The terrorist attacks of Sept. 11, 2001, completed his exit from the left. He fought with Vidal, Noam Chomsky and others who either suggested that U.S. foreign policy had helped caused the tragedy or that the Bush administration had advanced knowledge. He supported the Iraq war, quit The Nation, backed Bush for re-election in 2004 and repeatedly chastised those whom he believed worried unduly about the feelings of Muslims.
"It's not enough that faith claims to be the solution to all problems," he wrote in 2009 after a Danish newspaper apologized for publishing cartoons of the prophet Muhammad that led Muslim organizations to threaten legal action. "It is now demanded that such a preposterous claim be made immune from any inquiry, any critique, and any ridicule."
His essays were compiled in such books as "For the Sake of Argument" and "Prepared for the Worst." He also wrote short biographies/appreciations of Paine and Thomas Jefferson, a tribute to Orwell and "Letters to a Young Contrarian (Art of Mentoring)," in which he advised that "Only an open conflict of ideas and principles can produce any clarity." A collection of essays, "Arguably," came out in September 2011 and he was planning a "book-length meditation on malady and mortality." He appeared in a 2010 documentary about the topical singer Phil Ochs.

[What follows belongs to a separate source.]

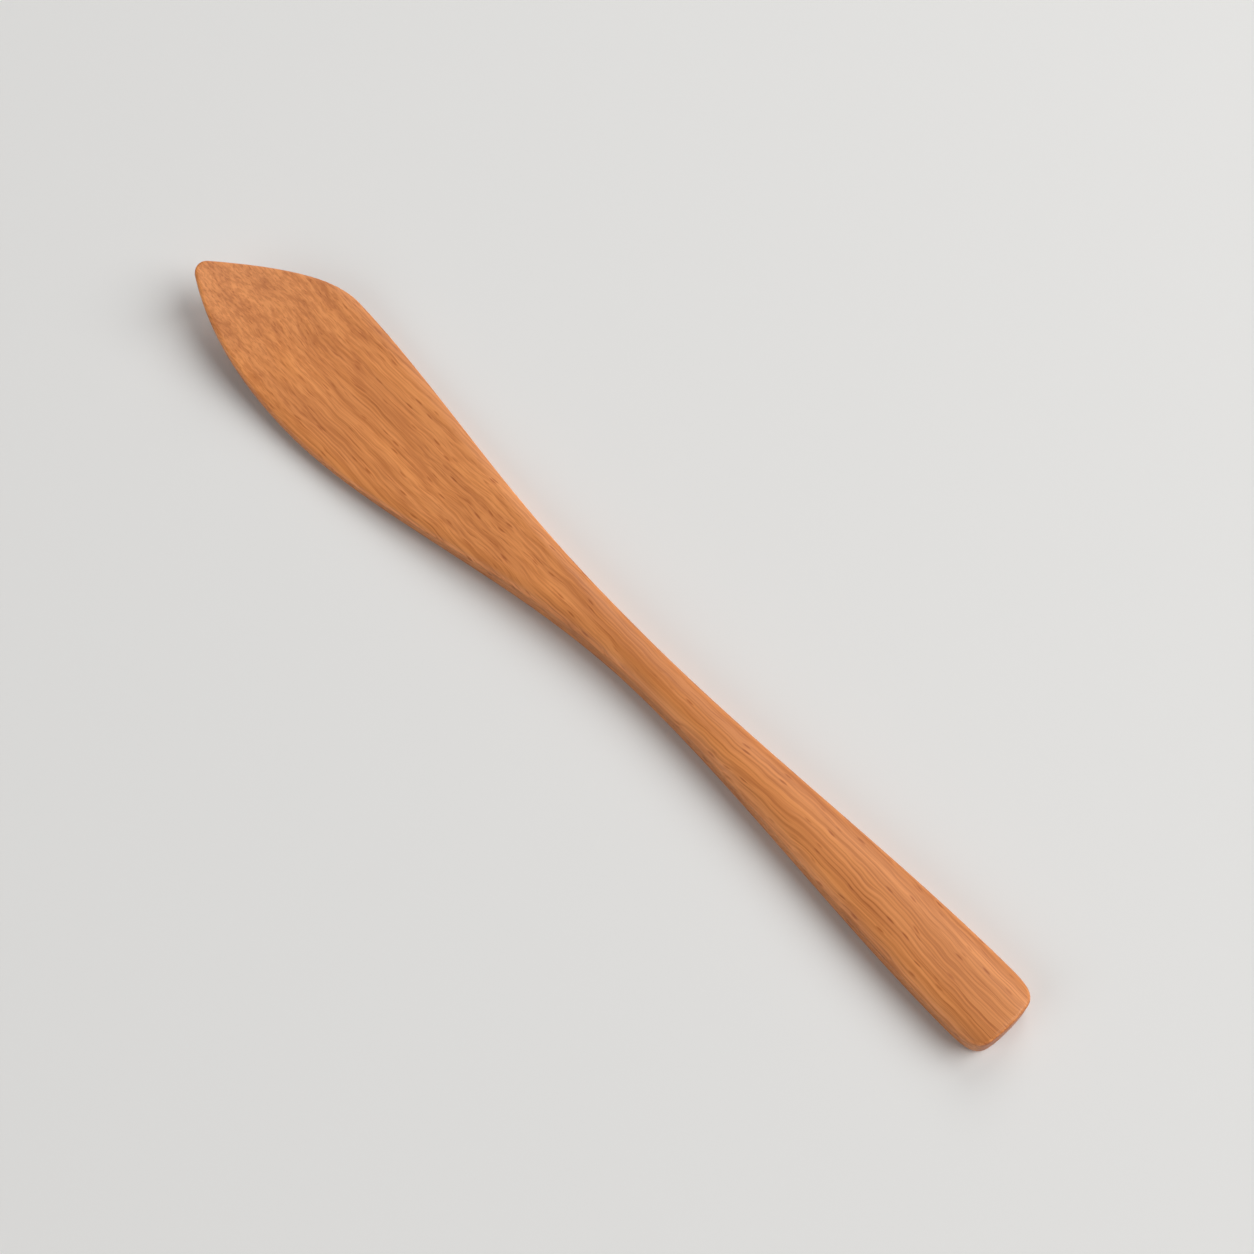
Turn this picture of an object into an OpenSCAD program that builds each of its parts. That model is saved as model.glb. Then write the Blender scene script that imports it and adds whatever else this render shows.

Survived by his second wife, author Carol Blue, and by his three children (Alexander, Sophia and Antonia), Hitchens had well crafted ideas about posterity, clarified years ago when he saw himself referred to as "the late" Christopher Hitchens in print. For the May 2010 issue of Vanity Fair, before his illness, Hitchens submitted answers for the Proust Questionnaire, a probing and personal survey for which the famous have revealed everything from their favorite color to their greatest fear.
His vision of earthly bliss: "To be vindicated in my own lifetime."
His ideal way to die: "Fully conscious, and either fighting or reciting (or fooling around)."